■ **Exercise aim**: Look below for the line containing "cad_parts[node].hide_render = cad_parts[node].hide_viewport"; from there through the line containing "before = set(bpy.data.objects)", both lines included, please set down each line exactly and nothing else.

◆ ◆ ◆ ◆ ◆ ◆ ◆

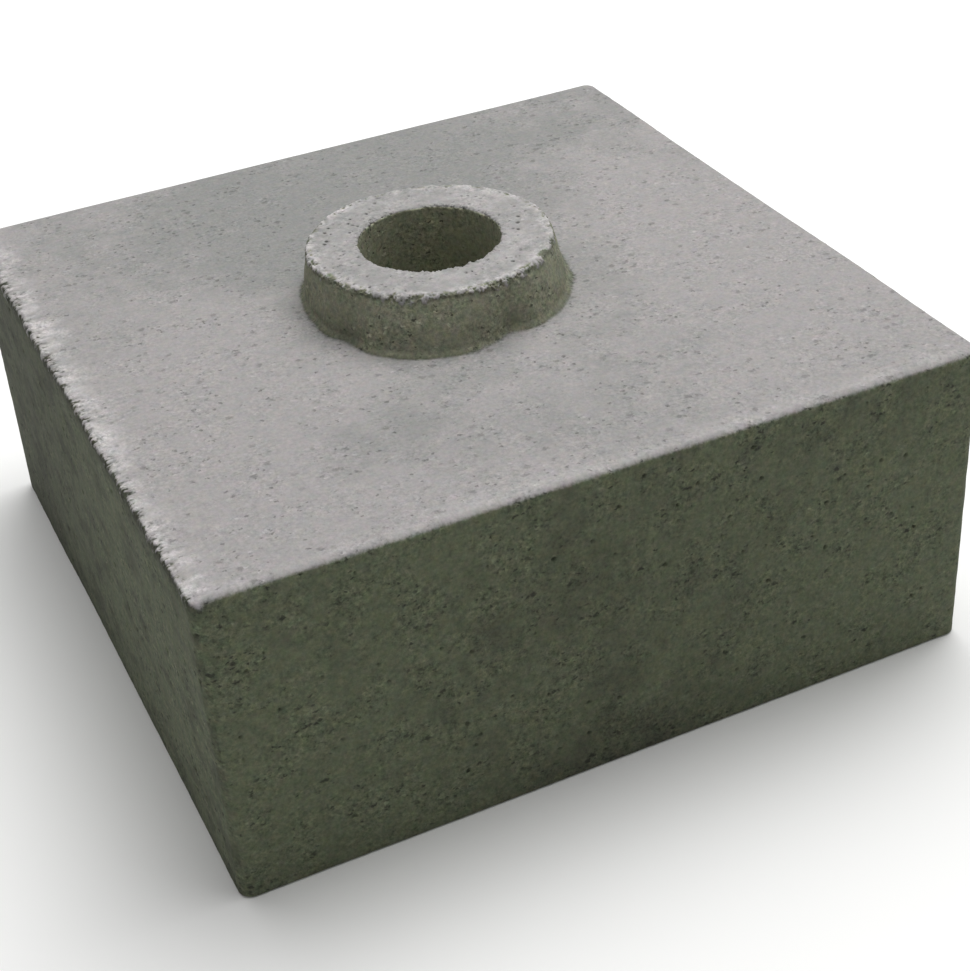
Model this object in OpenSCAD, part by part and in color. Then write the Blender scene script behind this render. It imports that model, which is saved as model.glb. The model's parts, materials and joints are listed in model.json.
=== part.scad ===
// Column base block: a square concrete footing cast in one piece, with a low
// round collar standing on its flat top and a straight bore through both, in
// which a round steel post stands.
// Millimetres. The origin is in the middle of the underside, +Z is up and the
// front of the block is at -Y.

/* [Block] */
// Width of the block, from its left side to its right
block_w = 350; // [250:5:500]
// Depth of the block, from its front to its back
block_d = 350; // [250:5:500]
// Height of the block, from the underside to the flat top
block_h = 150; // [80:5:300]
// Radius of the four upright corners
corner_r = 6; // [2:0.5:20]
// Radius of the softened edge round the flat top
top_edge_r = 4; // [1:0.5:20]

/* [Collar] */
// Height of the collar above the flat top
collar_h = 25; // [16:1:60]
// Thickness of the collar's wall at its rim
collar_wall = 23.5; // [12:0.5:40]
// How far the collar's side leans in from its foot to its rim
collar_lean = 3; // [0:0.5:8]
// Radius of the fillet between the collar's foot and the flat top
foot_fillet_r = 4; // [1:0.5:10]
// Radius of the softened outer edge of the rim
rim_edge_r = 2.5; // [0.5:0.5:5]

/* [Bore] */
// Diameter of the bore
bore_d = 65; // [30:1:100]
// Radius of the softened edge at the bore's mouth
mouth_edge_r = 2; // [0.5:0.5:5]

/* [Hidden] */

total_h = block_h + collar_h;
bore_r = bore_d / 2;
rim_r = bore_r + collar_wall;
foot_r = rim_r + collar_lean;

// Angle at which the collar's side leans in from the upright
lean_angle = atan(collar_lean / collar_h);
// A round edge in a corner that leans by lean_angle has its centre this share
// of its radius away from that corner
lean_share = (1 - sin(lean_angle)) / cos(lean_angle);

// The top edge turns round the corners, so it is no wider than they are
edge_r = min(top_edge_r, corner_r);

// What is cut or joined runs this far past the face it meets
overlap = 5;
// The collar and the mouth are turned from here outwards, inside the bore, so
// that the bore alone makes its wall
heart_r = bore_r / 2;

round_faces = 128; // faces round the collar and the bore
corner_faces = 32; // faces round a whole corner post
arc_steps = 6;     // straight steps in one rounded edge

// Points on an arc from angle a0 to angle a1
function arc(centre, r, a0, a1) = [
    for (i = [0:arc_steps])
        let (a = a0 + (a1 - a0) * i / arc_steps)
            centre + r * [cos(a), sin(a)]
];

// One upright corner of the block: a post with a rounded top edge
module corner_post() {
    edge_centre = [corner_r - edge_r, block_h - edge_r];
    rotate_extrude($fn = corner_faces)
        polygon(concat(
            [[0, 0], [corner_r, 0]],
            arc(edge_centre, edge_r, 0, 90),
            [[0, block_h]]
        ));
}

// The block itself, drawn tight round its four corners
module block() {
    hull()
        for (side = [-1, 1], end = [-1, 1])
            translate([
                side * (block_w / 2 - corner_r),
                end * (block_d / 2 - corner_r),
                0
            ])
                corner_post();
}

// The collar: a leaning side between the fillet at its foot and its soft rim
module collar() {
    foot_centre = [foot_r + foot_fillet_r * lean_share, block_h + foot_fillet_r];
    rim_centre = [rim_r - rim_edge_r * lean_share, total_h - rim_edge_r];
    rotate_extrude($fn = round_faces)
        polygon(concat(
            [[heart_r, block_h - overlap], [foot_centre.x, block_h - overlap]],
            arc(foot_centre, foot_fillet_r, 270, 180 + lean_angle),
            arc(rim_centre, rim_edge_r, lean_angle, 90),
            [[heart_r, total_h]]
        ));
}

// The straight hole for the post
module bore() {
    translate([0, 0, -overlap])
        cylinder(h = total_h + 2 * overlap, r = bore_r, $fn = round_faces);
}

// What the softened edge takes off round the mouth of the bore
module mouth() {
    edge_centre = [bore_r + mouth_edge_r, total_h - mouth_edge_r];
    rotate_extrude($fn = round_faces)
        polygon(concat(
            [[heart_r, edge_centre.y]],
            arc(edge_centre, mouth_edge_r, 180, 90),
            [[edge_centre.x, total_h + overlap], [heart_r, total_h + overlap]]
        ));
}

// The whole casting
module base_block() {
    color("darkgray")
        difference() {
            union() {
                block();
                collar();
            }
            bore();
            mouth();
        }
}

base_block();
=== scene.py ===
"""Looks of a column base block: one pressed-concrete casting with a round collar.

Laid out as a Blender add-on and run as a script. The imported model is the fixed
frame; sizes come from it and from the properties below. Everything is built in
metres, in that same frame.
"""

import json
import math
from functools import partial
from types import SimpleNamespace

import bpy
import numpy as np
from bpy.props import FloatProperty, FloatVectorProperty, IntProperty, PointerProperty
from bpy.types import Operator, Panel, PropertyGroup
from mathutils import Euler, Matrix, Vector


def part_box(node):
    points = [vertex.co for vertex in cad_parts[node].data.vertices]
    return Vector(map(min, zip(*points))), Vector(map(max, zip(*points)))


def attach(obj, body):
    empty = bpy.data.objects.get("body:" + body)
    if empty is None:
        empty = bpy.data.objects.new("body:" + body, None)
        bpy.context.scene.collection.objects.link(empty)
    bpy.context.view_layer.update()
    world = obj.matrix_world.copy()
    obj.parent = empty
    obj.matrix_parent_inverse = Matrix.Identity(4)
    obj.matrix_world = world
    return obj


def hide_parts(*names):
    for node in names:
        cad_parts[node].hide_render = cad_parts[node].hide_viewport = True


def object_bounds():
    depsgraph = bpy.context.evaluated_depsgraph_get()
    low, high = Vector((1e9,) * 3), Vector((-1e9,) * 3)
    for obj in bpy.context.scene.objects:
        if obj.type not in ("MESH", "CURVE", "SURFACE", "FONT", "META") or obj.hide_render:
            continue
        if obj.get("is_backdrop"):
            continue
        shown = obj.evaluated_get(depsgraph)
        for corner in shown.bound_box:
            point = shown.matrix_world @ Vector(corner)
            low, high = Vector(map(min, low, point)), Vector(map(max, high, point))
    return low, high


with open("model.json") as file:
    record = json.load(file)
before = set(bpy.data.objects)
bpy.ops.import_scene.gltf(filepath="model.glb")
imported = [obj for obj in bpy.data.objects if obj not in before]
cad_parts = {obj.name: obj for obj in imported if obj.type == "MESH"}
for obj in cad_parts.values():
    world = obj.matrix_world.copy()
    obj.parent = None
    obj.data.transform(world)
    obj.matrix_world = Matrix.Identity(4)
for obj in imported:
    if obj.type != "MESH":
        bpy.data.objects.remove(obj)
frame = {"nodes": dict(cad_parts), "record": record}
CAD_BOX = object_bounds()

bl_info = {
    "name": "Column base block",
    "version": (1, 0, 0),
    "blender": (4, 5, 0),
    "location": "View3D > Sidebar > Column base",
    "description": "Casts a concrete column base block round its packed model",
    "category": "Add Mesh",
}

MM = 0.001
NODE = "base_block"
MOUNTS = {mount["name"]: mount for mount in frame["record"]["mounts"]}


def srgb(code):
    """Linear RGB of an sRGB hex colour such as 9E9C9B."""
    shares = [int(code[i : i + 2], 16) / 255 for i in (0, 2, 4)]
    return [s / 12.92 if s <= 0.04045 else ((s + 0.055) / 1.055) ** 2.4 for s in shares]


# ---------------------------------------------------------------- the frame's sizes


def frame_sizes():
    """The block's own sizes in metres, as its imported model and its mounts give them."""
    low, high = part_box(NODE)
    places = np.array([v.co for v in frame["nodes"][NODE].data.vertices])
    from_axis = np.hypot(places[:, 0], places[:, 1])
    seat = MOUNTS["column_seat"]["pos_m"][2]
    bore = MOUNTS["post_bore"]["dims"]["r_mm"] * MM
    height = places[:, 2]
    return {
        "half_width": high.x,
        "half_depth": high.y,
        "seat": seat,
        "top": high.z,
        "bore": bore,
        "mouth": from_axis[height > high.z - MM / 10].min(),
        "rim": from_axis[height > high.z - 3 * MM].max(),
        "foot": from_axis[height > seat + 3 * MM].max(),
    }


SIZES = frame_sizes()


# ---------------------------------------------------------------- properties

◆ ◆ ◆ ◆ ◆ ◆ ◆

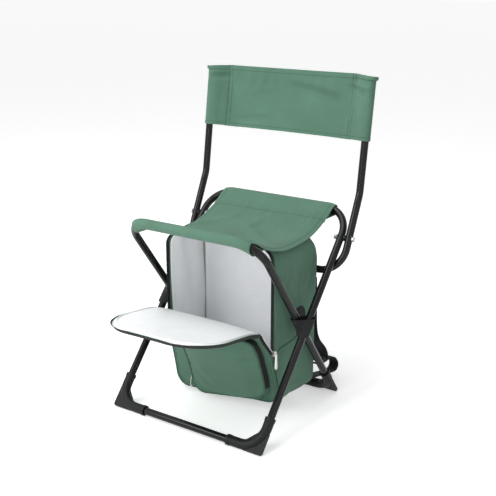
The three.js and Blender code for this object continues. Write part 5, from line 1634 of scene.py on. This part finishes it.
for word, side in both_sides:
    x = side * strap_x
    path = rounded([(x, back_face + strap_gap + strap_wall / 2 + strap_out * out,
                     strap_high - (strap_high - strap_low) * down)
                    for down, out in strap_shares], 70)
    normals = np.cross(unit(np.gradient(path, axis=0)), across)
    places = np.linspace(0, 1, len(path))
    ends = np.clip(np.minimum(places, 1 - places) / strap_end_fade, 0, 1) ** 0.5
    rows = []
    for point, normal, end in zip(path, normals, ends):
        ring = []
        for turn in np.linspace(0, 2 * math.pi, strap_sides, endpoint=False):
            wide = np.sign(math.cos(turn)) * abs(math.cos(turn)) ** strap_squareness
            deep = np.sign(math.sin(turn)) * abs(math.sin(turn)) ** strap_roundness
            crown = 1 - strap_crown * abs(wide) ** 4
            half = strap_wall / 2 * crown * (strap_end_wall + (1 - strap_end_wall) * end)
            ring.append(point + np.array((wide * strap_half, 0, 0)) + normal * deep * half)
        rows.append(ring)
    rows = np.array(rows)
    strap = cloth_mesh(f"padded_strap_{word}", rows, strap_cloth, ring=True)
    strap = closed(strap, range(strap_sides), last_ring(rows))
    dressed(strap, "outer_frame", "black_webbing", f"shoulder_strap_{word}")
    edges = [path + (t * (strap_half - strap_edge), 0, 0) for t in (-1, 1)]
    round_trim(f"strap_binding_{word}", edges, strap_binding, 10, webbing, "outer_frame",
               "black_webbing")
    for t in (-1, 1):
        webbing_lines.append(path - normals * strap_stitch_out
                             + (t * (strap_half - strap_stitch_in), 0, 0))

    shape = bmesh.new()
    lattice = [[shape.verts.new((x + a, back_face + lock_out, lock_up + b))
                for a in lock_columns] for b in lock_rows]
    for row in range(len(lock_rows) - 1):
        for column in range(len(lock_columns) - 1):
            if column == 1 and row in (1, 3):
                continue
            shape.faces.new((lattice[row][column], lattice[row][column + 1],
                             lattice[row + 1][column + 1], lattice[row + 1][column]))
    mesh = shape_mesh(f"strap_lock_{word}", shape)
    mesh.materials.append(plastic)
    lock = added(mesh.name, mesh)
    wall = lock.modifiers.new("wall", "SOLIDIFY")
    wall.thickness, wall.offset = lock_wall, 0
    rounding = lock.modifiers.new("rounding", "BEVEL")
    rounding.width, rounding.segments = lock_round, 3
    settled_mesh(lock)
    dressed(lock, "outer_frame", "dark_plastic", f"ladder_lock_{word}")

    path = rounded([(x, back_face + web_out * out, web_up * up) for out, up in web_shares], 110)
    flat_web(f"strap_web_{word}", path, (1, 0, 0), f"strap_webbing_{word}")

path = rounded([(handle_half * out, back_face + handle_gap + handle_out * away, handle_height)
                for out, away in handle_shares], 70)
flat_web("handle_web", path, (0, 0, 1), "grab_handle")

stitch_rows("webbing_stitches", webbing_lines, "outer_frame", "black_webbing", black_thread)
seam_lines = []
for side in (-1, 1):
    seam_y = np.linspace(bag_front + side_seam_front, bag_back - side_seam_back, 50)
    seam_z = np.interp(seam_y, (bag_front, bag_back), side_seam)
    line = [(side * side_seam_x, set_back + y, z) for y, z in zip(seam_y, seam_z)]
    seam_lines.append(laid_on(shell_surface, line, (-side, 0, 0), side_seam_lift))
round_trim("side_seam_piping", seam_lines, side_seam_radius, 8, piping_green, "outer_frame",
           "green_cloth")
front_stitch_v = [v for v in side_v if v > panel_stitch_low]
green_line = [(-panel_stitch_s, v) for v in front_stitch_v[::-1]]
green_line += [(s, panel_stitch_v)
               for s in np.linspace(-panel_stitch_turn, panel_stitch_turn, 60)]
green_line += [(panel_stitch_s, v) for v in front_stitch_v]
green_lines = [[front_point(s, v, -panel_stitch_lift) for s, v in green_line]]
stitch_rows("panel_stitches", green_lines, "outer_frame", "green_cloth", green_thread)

◆ ◆ ◆ ◆ ◆ ◆ ◆

■ **Finished task**:
        cad_parts[node].hide_render = cad_parts[node].hide_viewport = True


def object_bounds():
    depsgraph = bpy.context.evaluated_depsgraph_get()
    low, high = Vector((1e9,) * 3), Vector((-1e9,) * 3)
    for obj in bpy.context.scene.objects:
        if obj.type not in ("MESH", "CURVE", "SURFACE", "FONT", "META") or obj.hide_render:
            continue
        if obj.get("is_backdrop"):
            continue
        shown = obj.evaluated_get(depsgraph)
        for corner in shown.bound_box:
            point = shown.matrix_world @ Vector(corner)
            low, high = Vector(map(min, low, point)), Vector(map(max, high, point))
    return low, high


with open("model.json") as file:
    record = json.load(file)
before = set(bpy.data.objects)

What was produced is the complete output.